The Savage Grace: A Dark Divine Novel

“No,” Brent said. “I’m the only one who knew. Caleb is super-freaking-paranoid. That was his backup plan to get revenge on anyone who might turn on him. I’m probably still alive only because I stalled on making the remote trigger. No way Talbot knows about it.”


“Talbot!” I grabbed my phone and dialed Talbot’s number. It rang six times and then went to voice mail. I left a message of warning and then dialed the number over and over again. “Why aren’t you picking up?!”

Slade swerved the car between two semis and then jutted in front of one of them, cutting it off. Perhaps Caleb had chosen him for his special skills, too. I clutched at my stomach as the car took a hard right turn onto the exit. But we were still a good five minutes from the warehouse. I opened my phone with the intention of sending a couple dozen texts to Talbot—anything to get his attention—when my phone suddenly rang in my hand.

It was Talbot’s number. Relief gripped me so hard I almost missed answering it in time.

“Talbot!” I said into my phone. “Thank heaven—”

“Wow. Twenty missed calls? And you claim not to like me—”

“Shut up,” I said. “I need to tell you, don’t go to the warehouse. You can’t go—”

“We’re already here. I’m keeping watch while the others head inside.”

“No! There’s a bomb. Whatever you do, don’t let them go inside.”

“There’s a what? Sorry, you cut out. I’m in the underground corridor between … Depot and … warehouse. Just a sec.”

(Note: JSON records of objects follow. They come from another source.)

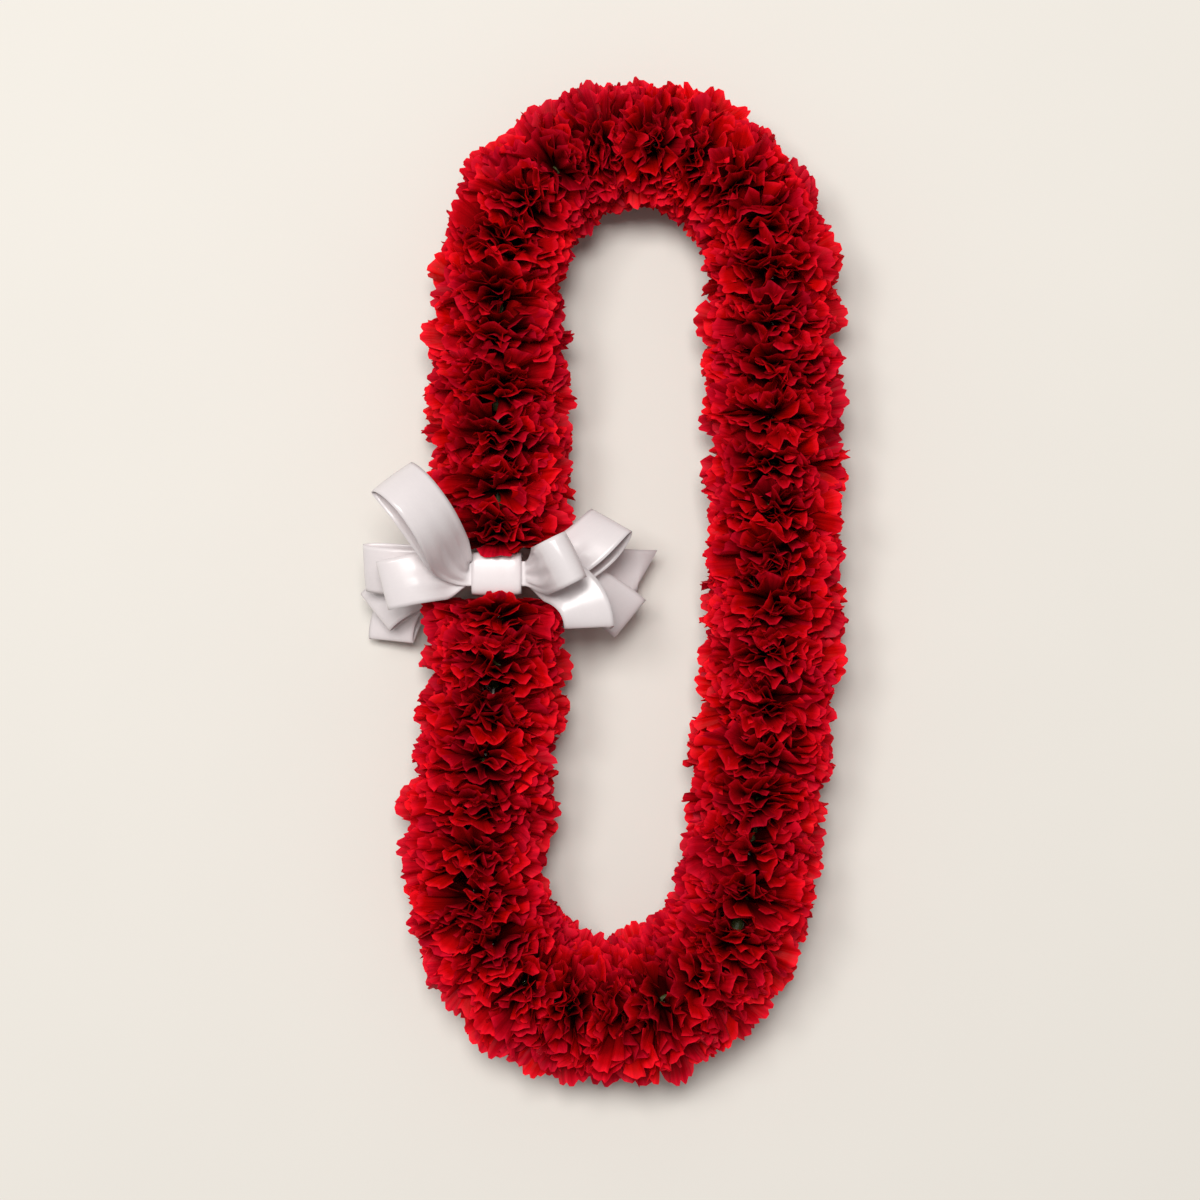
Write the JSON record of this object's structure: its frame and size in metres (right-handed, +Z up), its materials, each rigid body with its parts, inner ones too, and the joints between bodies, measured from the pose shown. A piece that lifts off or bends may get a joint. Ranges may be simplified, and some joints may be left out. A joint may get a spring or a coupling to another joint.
{
  "type": "fresh flower lei",
  "caption": "Long oval lei of fresh ruffled red carnation heads strung on a tied cord, with a white satin ribbon bow on one arm, lying flat.",
  "frame": {"origin": "on the surface that the lei lies on, under the middle of its bounding box", "axes": "+Z up, +Y along the lei's long way, away from the foot; the bow is on the -X arm, facing up"},
  "size_m": [0.2394, 0.4984, 0.0967],
  "materials": {
    "petals": "velvety fresh carnation petals, matte with a soft sheen, deep red in the folds and brighter at the fringed edges",
    "satin": "white single-face satin ribbon, smooth with broad soft highlights",
    "cord": "plain twisted white cotton cord"
  },
  "bodies": {
    "root": {"bow_loop_left_back": "satin", "bow_loop_left_front": "satin", "bow_loop_left_hanging": "satin", "bow_loop_left_lower": "satin", "bow_loop_left_upper": "satin", "bow_loop_right_back": "satin", "bow_loop_right_front": "satin", "bow_loop_right_lower": "satin", "bow_loop_right_upper": "satin", "bow_tail_right": "satin", "bow_tie": "satin", "bow_wrap": "satin", "carnation_01": "petals", "carnation_02": "petals", "carnation_03": "petals", "carnation_04": "petals", "carnation_05": "petals", "carnation_06": "petals", "carnation_07": "petals", "carnation_08": "petals", "carnation_09": "petals", "carnation_10": "petals", "carnation_11": "petals", "carnation_12": "petals", "carnation_13": "petals", "carnation_14": "petals", "carnation_15": "petals", "carnation_16": "petals", "carnation_17": "petals", "carnation_18": "petals", "carnation_19": "petals", "carnation_20": "petals", "carnation_21": "petals", "carnation_22": "petals", "carnation_23": "petals", "carnation_24": "petals", "carnation_25": "petals", "carnation_26": "petals", "carnation_27": "petals", "carnation_28": "petals", "carnation_29": "petals", "carnation_30": "petals", "carnation_31": "petals", "carnation_32": "petals", "carnation_33": "petals", "carnation_34": "petals", "carnation_35": "petals", "carnation_36": "petals", "carnation_37": "petals", "carnation_38": "petals", "carnation_39": "petals", "carnation_40": "petals", "carnation_41": "petals", "carnation_42": "petals", "cord": "cord"}
  },
  "joints": []
}
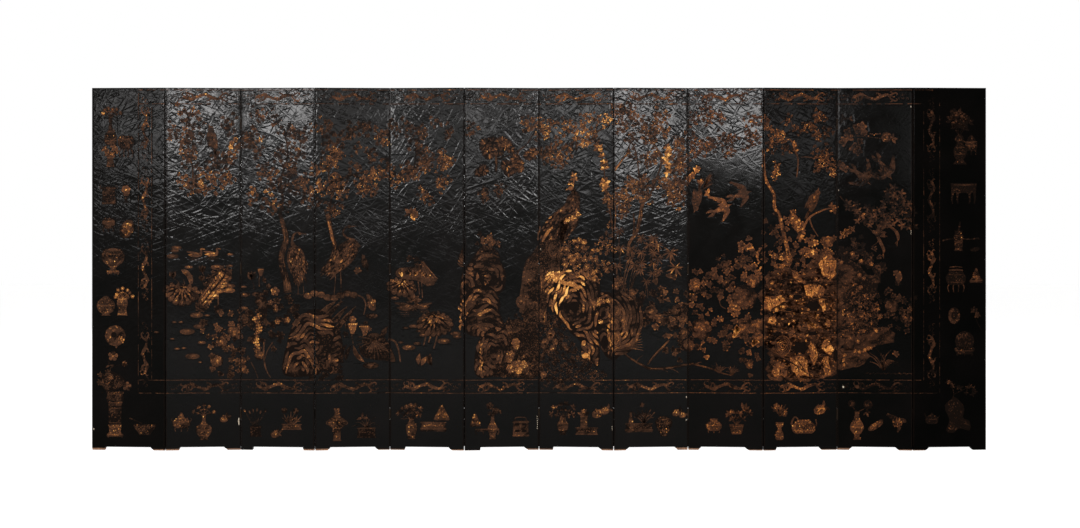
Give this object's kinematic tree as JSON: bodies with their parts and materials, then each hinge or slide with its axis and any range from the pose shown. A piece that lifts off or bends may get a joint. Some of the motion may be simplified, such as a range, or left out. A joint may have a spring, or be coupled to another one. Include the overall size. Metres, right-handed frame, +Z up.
{
  "type": "folding screen",
  "caption": "Tall folding screen of equal lacquered board leaves on cut-out feet, joined edge to edge by loose-pin barrel hinges.",
  "frame": {"origin": "middle of the screen's outer box, on the floor that its feet stand on", "axes": "+X along the screen from leaf 1 on the viewer's left to leaf 12 on the right, -Y out of the decorated face towards the viewer, +Z up"},
  "size_m": [5.2862, 0.0448, 2.14],
  "materials": {
    "lacquer": "black lacquer rubbed to a gloss, crumpled and crackled with age",
    "wood": "bare softwood, brown with age, worn at the feet",
    "brass": "brass tarnished almost black",
    "iron": "hand-made iron nails, rusted brown",
    "gilding": "decoration in brown lacquer and worn gold"
  },
  "bodies": {
    "leaf_01": {"leaf_01_core": "wood", "leaf_01_lacquer": "lacquer", "leaf_01_hinge_plates": "brass", "leaf_01_hinge_nails": "iron", "leaf_01_hinge_pins": "brass"},
    "leaf_02": {"leaf_02_core": "wood", "leaf_02_lacquer": "lacquer", "leaf_02_hinge_plates": "brass", "leaf_02_hinge_nails": "iron", "leaf_02_hinge_pins": "brass"},
    "leaf_03": {"leaf_03_core": "wood", "leaf_03_lacquer": "lacquer", "leaf_03_hinge_plates": "brass", "leaf_03_hinge_nails": "iron", "leaf_03_hinge_pins": "brass"},
    "leaf_04": {"leaf_04_core": "wood", "leaf_04_lacquer": "lacquer", "leaf_04_hinge_plates": "brass", "leaf_04_hinge_nails": "iron", "leaf_04_hinge_pins": "brass"},
    "leaf_05": {"leaf_05_core": "wood", "leaf_05_lacquer": "lacquer", "leaf_05_hinge_plates": "brass", "leaf_05_hinge_nails": "iron", "leaf_05_hinge_pins": "brass"},
    "leaf_06": {"leaf_06_core": "wood", "leaf_06_lacquer": "lacquer", "leaf_06_hinge_plates": "brass", "leaf_06_hinge_nails": "iron", "leaf_06_hinge_pins": "brass"},
    "leaf_07": {"leaf_07_core": "wood", "leaf_07_lacquer": "lacquer", "leaf_07_hinge_plates": "brass", "leaf_07_hinge_nails": "iron", "leaf_07_hinge_pins": "brass"},
    "leaf_08": {"leaf_08_core": "wood", "leaf_08_lacquer": "lacquer", "leaf_08_hinge_plates": "brass", "leaf_08_hinge_nails": "iron", "leaf_08_hinge_pins": "brass"},
    "leaf_09": {"leaf_09_core": "wood", "leaf_09_lacquer": "lacquer", "leaf_09_hinge_plates": "brass", "leaf_09_hinge_nails": "iron", "leaf_09_hinge_pins": "brass"},
    "leaf_10": {"leaf_10_core": "wood", "leaf_10_lacquer": "lacquer", "leaf_10_hinge_plates": "brass", "leaf_10_hinge_nails": "iron", "leaf_10_hinge_pins": "brass"},
    "leaf_11": {"leaf_11_core": "wood", "leaf_11_lacquer": "lacquer", "leaf_11_hinge_plates": "brass", "leaf_11_hinge_nails": "iron", "leaf_11_hinge_pins": "brass"},
    "leaf_12": {"leaf_12_core": "wood", "leaf_12_lacquer": "lacquer", "leaf_12_hinge_plates": "brass", "leaf_12_hinge_nails": "iron"}
  },
  "joints": [
    {"name": "fold_01", "type": "hinge", "parent": "leaf_01", "child": "leaf_02", "pos_m": [-2.20353, 0.00097, 0], "axis": [0, 0, 1], "range_deg": [-6, 174]},
    {"name": "fold_02", "type": "hinge", "parent": "leaf_02", "child": "leaf_03", "pos_m": [-1.76282, -0.00097, 0], "axis": [0, 0, -1], "range_deg": [-6, 174]},
    {"name": "fold_03", "type": "hinge", "parent": "leaf_03", "child": "leaf_04", "pos_m": [-1.32212, 0.00097, 0], "axis": [0, 0, 1], "range_deg": [-6, 174]},
    {"name": "fold_04", "type": "hinge", "parent": "leaf_04", "child": "leaf_05", "pos_m": [-0.88141, -0.00097, 0], "axis": [0, 0, -1], "range_deg": [-6, 174]},
    {"name": "fold_05", "type": "hinge", "parent": "leaf_05", "child": "leaf_06", "pos_m": [-0.44071, 0.00097, 0], "axis": [0, 0, 1], "range_deg": [-6, 174]},
    {"name": "fold_06", "type": "hinge", "parent": "leaf_06", "child": "leaf_07", "pos_m": [0, -0.00097, 0], "axis": [0, 0, -1], "range_deg": [-6, 174]},
    {"name": "fold_07", "type": "hinge", "parent": "leaf_07", "child": "leaf_08", "pos_m": [0.44071, 0.00097, 0], "axis": [0, 0, 1], "range_deg": [-6, 174]},
    {"name": "fold_08", "type": "hinge", "parent": "leaf_08", "child": "leaf_09", "pos_m": [0.88141, -0.00097, 0], "axis": [0, 0, -1], "range_deg": [-6, 174]},
    {"name": "fold_09", "type": "hinge", "parent": "leaf_09", "child": "leaf_10", "pos_m": [1.32212, 0.00097, 0], "axis": [0, 0, 1], "range_deg": [-6, 174]},
    {"name": "fold_10", "type": "hinge", "parent": "leaf_10", "child": "leaf_11", "pos_m": [1.76282, -0.00097, 0], "axis": [0, 0, -1], "range_deg": [-6, 174]},
    {"name": "fold_11", "type": "hinge", "parent": "leaf_11", "child": "leaf_12", "pos_m": [2.20353, 0.00097, 0], "axis": [0, 0, 1], "range_deg": [-6, 174]}
  ]
}
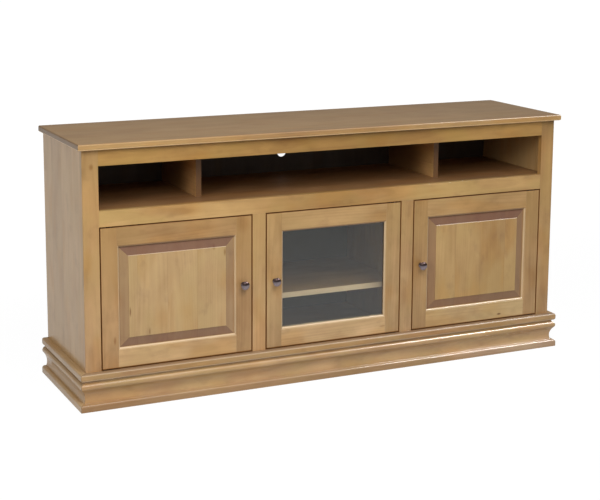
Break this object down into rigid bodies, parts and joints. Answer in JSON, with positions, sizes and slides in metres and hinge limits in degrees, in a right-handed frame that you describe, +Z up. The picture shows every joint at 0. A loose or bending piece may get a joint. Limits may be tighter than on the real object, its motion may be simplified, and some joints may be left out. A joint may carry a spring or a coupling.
{
  "type": "tv stand",
  "caption": "Long stained-hardwood media cabinet: open bays above raised-panel doors and a glass door, on a moulded base.",
  "frame": {"origin": "on the floor, in the middle of the overall width and depth", "axes": "+X to the right seen from the front, +Y to the back, +Z up; the doors face -Y"},
  "size_m": [1.844, 0.479, 0.878],
  "materials": {
    "frame_wood": "stained, satin lacquer",
    "door_wood": "stained, satin lacquer",
    "panel_wood": "stained, satin lacquer",
    "side_wood": "stained, satin lacquer",
    "top_wood": "stained, satin lacquer",
    "inner_wood": "sealed, matt",
    "back_wood": "sealed, matt",
    "door_glass": "clear, polished",
    "knob_metal": "dark, satin",
    "hinge_steel": "brushed",
    "catch_plastic": "matt"
  },
  "bodies": {
    "case": {"top_slab": "top_wood", "left_side_panel": "side_wood", "right_side_panel": "side_wood", "left_partition": "inner_wood", "right_partition": "inner_wood", "cupboard_floor": "inner_wood", "deck": "inner_wood", "back_panel": "back_wood", "left_divider": "frame_wood", "right_divider": "frame_wood", "front_stretcher": "inner_wood", "rear_stretcher": "inner_wood", "top_screws": "hinge_steel", "back_rail": "inner_wood", "floor_supports": "inner_wood", "left_stile": "frame_wood", "right_stile": "frame_wood", "left_mullion": "frame_wood", "right_mullion": "frame_wood", "top_rail": "frame_wood", "mid_rail": "frame_wood", "bottom_rail": "frame_wood", "cap_front": "frame_wood", "cap_left": "side_wood", "cap_right": "side_wood", "base_front": "frame_wood", "base_left": "side_wood", "base_right": "side_wood", "shelf_pins": "hinge_steel", "hinge_plates": "hinge_steel", "magnetic_catches": "catch_plastic"},
    "left_door": {"left_door_hinge_stile": "door_wood", "left_door_knob_stile": "door_wood", "left_door_top_rail": "door_wood", "left_door_bottom_rail": "door_wood", "left_door_panel": "panel_wood", "left_door_knob": "knob_metal", "left_door_leaves": "hinge_steel", "left_door_strike": "hinge_steel"},
    "centre_door": {"centre_door_hinge_stile": "door_wood", "centre_door_knob_stile": "door_wood", "centre_door_top_rail": "door_wood", "centre_door_bottom_rail": "door_wood", "centre_door_glass": "door_glass", "centre_door_glass_stops": "door_wood", "centre_door_knob": "knob_metal", "centre_door_leaves": "hinge_steel", "centre_door_strike": "hinge_steel"},
    "right_door": {"right_door_hinge_stile": "door_wood", "right_door_knob_stile": "door_wood", "right_door_top_rail": "door_wood", "right_door_bottom_rail": "door_wood", "right_door_panel": "panel_wood", "right_door_knob": "knob_metal", "right_door_leaves": "hinge_steel", "right_door_strike": "hinge_steel"},
    "left_shelf": {"left_shelf": "inner_wood"},
    "centre_shelf": {"centre_shelf": "inner_wood"},
    "right_shelf": {"right_shelf": "inner_wood"}
  },
  "joints": [
    {"name": "left_door_swing", "type": "hinge", "parent": "case", "child": "left_door", "pos_m": [-0.8285, -0.2045, 0.36475], "axis": [0, 0, -1], "range_deg": [0, 110]},
    {"name": "centre_door_swing", "type": "hinge", "parent": "case", "child": "centre_door", "pos_m": [0.2455, -0.2045, 0.36475], "axis": [0, 0, 1], "range_deg": [0, 110]},
    {"name": "right_door_swing", "type": "hinge", "parent": "case", "child": "right_door", "pos_m": [0.8285, -0.2045, 0.36475], "axis": [0, 0, 1], "range_deg": [0, 110]},
    {"name": "left_shelf_lift", "type": "slide", "parent": "case", "child": "left_shelf", "axis": [0, 0, 1], "range_m": [0, 0.025]},
    {"name": "centre_shelf_lift", "type": "slide", "parent": "case", "child": "centre_shelf", "axis": [0, 0, 1], "range_m": [0, 0.025]},
    {"name": "right_shelf_lift", "type": "slide", "parent": "case", "child": "right_shelf", "axis": [0, 0, 1], "range_m": [0, 0.025]}
  ]
}
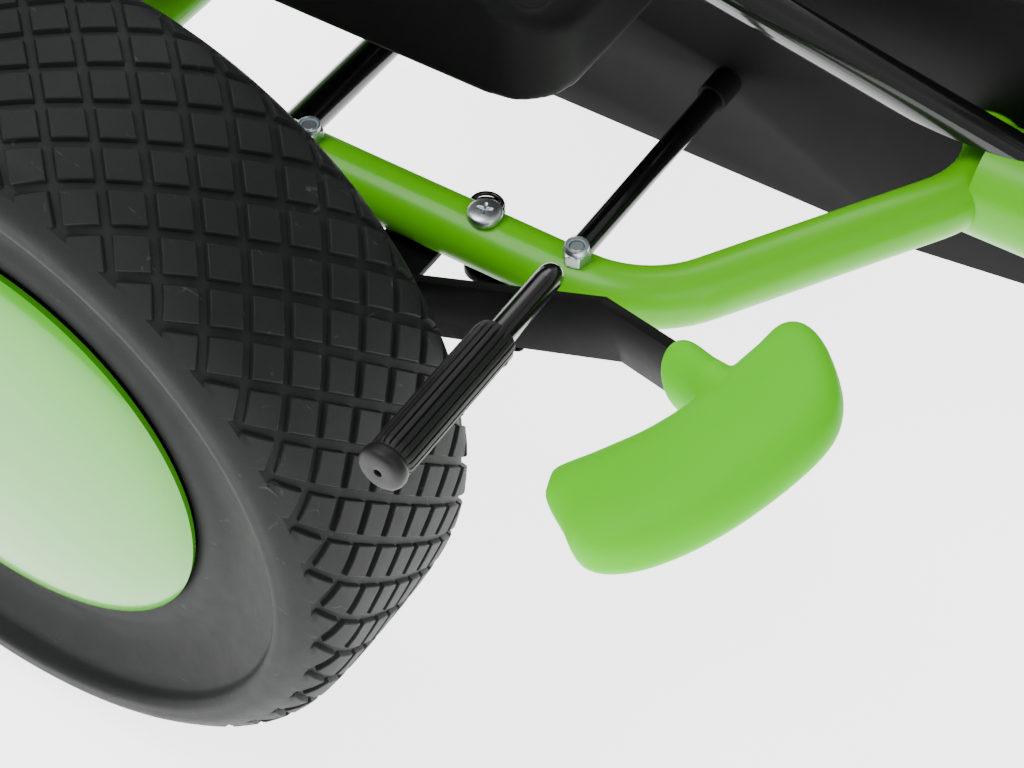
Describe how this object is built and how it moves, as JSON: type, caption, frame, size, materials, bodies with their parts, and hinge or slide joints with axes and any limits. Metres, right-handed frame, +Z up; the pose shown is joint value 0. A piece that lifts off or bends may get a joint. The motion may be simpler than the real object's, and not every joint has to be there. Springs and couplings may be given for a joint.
{
  "type": "pedal go kart",
  "caption": "Child's pedal go kart: round-tube frame, foam tyres with diamond tread, chain drive, steering linkage, bucket seat and a hand lever that presses a rubber sleeve on a rear tyre",
  "frame": {"origin": "middle of the bounding box, on the floor under the tyres", "axes": "+Z up, the kart faces -Y, +X is the driver's left"},
  "size_m": [0.596, 1.121, 0.6596],
  "materials": {
    "frame_green": "glossy green powder coat",
    "black_steel": "satin black powder coat",
    "zinc": "bright zinc plating",
    "axle_steel": "plain bright steel",
    "foam_tyre": "soft matt foam, diamond tread",
    "rubber_black": "ribbed soft rubber",
    "plastic_black": "fine grained moulding",
    "grip_green": "bright green moulding",
    "cap_green": "glossy green moulding",
    "bush_white": "nylon"
  },
  "bodies": {
    "frame": {"rear_loop": "frame_green", "rail_plugs": "plastic_black", "front_frame": "frame_green", "socket_bolt": "zinc", "axle_bracket_right": "black_steel", "axle_bracket_left": "black_steel", "axle_bushes": "bush_white", "lock_nuts": "zinc", "frame_bolts": "zinc", "brake_saddle": "black_steel", "saddle_screw": "zinc", "spring_hanger": "zinc", "return_spring": "black_steel", "lever_bracket": "black_steel", "bracket_screw": "zinc", "lever_pivot": "zinc", "chain": "axle_steel", "chain_guard": "plastic_black", "guard_cover": "plastic_black", "crank_bushes": "bush_white", "seat": "plastic_black", "seat_frame": "black_steel", "seat_bolts": "zinc", "front_shield": "plastic_black"},
    "rear_axle": {"rear_axle": "axle_steel", "axle_nuts": "zinc", "rear_sprocket": "axle_steel", "tyre_rear_right": "foam_tyre", "hub_rear_right": "plastic_black", "cap_rear_right": "cap_green", "tyre_rear_left": "foam_tyre", "hub_rear_left": "plastic_black", "cap_rear_left": "cap_green"},
    "crank": {"crank": "black_steel", "front_sprocket": "axle_steel", "pedal_caps": "plastic_black"},
    "pedal_right": {"pedal_right": "plastic_black"},
    "pedal_left": {"pedal_left": "plastic_black"},
    "knuckle_right": {"knuckle_right": "black_steel", "stub_nut_right": "zinc"},
    "knuckle_left": {"knuckle_left": "black_steel", "stub_nut_left": "zinc"},
    "wheel_front_right": {"tyre_front_right": "foam_tyre", "hub_front_right": "plastic_black", "cap_front_right": "cap_green"},
    "wheel_front_left": {"tyre_front_left": "foam_tyre", "hub_front_left": "plastic_black", "cap_front_left": "cap_green"},
    "steering": {"steering_shaft": "black_steel", "steering_wheel": "plastic_black", "steering_cap": "plastic_black"},
    "tie_rod_right": {"tie_rod_right": "black_steel"},
    "tie_rod_left": {"tie_rod_left": "black_steel"},
    "brake_shaft": {"brake_shaft": "black_steel", "brake_sleeve": "rubber_black"},
    "brake_lever": {"brake_lever": "black_steel", "lever_grip": "grip_green"},
    "brake_link": {"brake_link": "black_steel"}
  },
  "joints": [
    {"name": "rear_axle_spin", "type": "hinge", "parent": "frame", "child": "rear_axle", "pos_m": [0, 0.3245, 0.165], "axis": [1, 0, 0], "continuous": true},
    {"name": "crank_spin", "type": "hinge", "parent": "frame", "child": "crank", "pos_m": [0, -0.1955, 0.245], "axis": [1, 0, 0], "continuous": true},
    {"name": "pedal_right_spin", "type": "hinge", "parent": "crank", "child": "pedal_right", "pos_m": [-0.118, -0.1955, 0.34], "axis": [1, 0, 0], "continuous": true},
    {"name": "pedal_left_spin", "type": "hinge", "parent": "crank", "child": "pedal_left", "pos_m": [0.118, -0.1955, 0.15], "axis": [1, 0, 0], "continuous": true},
    {"name": "steering_turn", "type": "hinge", "parent": "frame", "child": "steering", "pos_m": [0, -0.4275, 0.255], "axis": [0, 0.766, 0.6428], "range_deg": [-30, 30]},
    {"name": "knuckle_right_turn", "type": "hinge", "parent": "frame", "child": "knuckle_right", "pos_m": [-0.158, -0.4155, 0.195], "axis": [0, 0, 1], "range_deg": [-22.2, 22.2]},
    {"name": "knuckle_left_turn", "type": "hinge", "parent": "frame", "child": "knuckle_left", "pos_m": [0.158, -0.4155, 0.195], "axis": [0, 0, 1], "range_deg": [-22.2, 22.2]},
    {"name": "tie_rod_right_turn", "type": "hinge", "parent": "steering", "child": "tie_rod_right", "pos_m": [0, -0.44935, 0.28105], "axis": [0, 0.766, 0.6428], "range_deg": [-30.2, 30.2]},
    {"name": "tie_rod_left_turn", "type": "hinge", "parent": "steering", "child": "tie_rod_left", "pos_m": [0, -0.44935, 0.28105], "axis": [0, 0.766, 0.6428], "range_deg": [-30.2, 30.2]},
    {"name": "wheel_front_right_spin", "type": "hinge", "parent": "knuckle_right", "child": "wheel_front_right", "pos_m": [-0.24, -0.4155, 0.145], "axis": [1, 0, 0], "continuous": true},
    {"name": "wheel_front_left_spin", "type": "hinge", "parent": "knuckle_left", "child": "wheel_front_left", "pos_m": [0.24, -0.4155, 0.145], "axis": [1, 0, 0], "continuous": true},
    {"name": "brake_lever_pull", "type": "hinge", "parent": "frame", "child": "brake_lever", "pos_m": [-0.169, 0.2445, 0.1808], "axis": [-1, 0, 0], "range_deg": [0, 7]},
    {"name": "brake_shaft_turn", "type": "hinge", "parent": "frame", "child": "brake_shaft", "pos_m": [-0.135, 0.1765, 0.181], "axis": [-1, 0, 0], "range_deg": [0, 30.1], "stiffness_Nm_per_rad": 1.2, "springref_deg": -28.65, "deforming": ["return_spring"]},
    {"name": "brake_link_swing", "type": "hinge", "parent": "brake_lever", "child": "brake_link", "pos_m": [-0.1647, 0.178, 0.2115], "axis": [-1, 0, 0], "range_deg": [-29, 1]}
  ],
  "couplings": [
    {"joint": "crank_spin", "follows": "rear_axle_spin", "ratio": 0.46429},
    {"joint": "knuckle_right_turn", "follows": "steering_turn", "ratio": 0.7337},
    {"joint": "knuckle_left_turn", "follows": "steering_turn", "ratio": 0.7337},
    {"joint": "tie_rod_right_turn", "follows": "steering_turn", "ratio": -1},
    {"joint": "tie_rod_left_turn", "follows": "steering_turn", "ratio": -1},
    {"joint": "brake_shaft_turn", "follows": "brake_lever_pull", "ratio": 4.2857},
    {"joint": "brake_link_swing", "follows": "brake_lever_pull", "ratio": -4.086}
  ]
}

I could tell from the distance in his voice that he’d lowered the phone from his ear before he’d finished talking. I shouted as loud as I could so he might still hear me, “No! Listen to me—”

“Go ahead. It’s just Grace,” I heard Talbot’s voice call to someone on his end of the line.

“There’s a—” But I didn’t get a chance to finish my sentence. I didn’t need to. Because I heard what had happened: a horrible explosive crescendo mixed with a sound so terrible it could only be a human scream before the line went completely silent.

TWO HORRIFYING MINUTES LATER

I saw the smoke almost immediately, billowing from a few blocks away. Slade hit the gas, and the car practically flew through the few remaining streets. To me, it felt like we couldn’t possibly move any slower.

I don’t know how I did what I did next. I don’t know how I had the presence of mind to call 911, but I did. I wasn’t sure if they understood anything that I’d said—that there had been an explosion at the warehouse next to the old train station on Murphy Street, and there were people inside—but I shouted it out before the phone fell from my shaking fingers.

I was out of the car before Slade had swerved to a stop half a block from the flaming warehouse. Onlookers stood in the street, all staring at what I could barely stand to witness. The building that had once been the warehouse was now mostly a crumbled mass of burning rubble. Debris from the explosion littered the street, and tongues of flame lapped up at the sky from what remained of the building. Even from this far away, the black smoke and ash made me cough.

How could anyone have survived this?

“Dad!” I screamed, scanning every face in the small crowd of spectators. “Talbot!”

Where were they?

“Come on,” I cried to Brent and Slade. “Let’s go, we have to find them.” I started toward the warehouse, expecting the boys to follow, but when I turned back to say something, I realized that neither of them had moved from the car.

I pulled open Slade’s door. “I said come on, and that’s an order.”

“I can’t,” Slade said. He gripped the steering wheel like he was afraid I was going to try to physically pull him out of the car—and he was holding on for dear life. He stared at the flames, as if entranced by their deadly dance.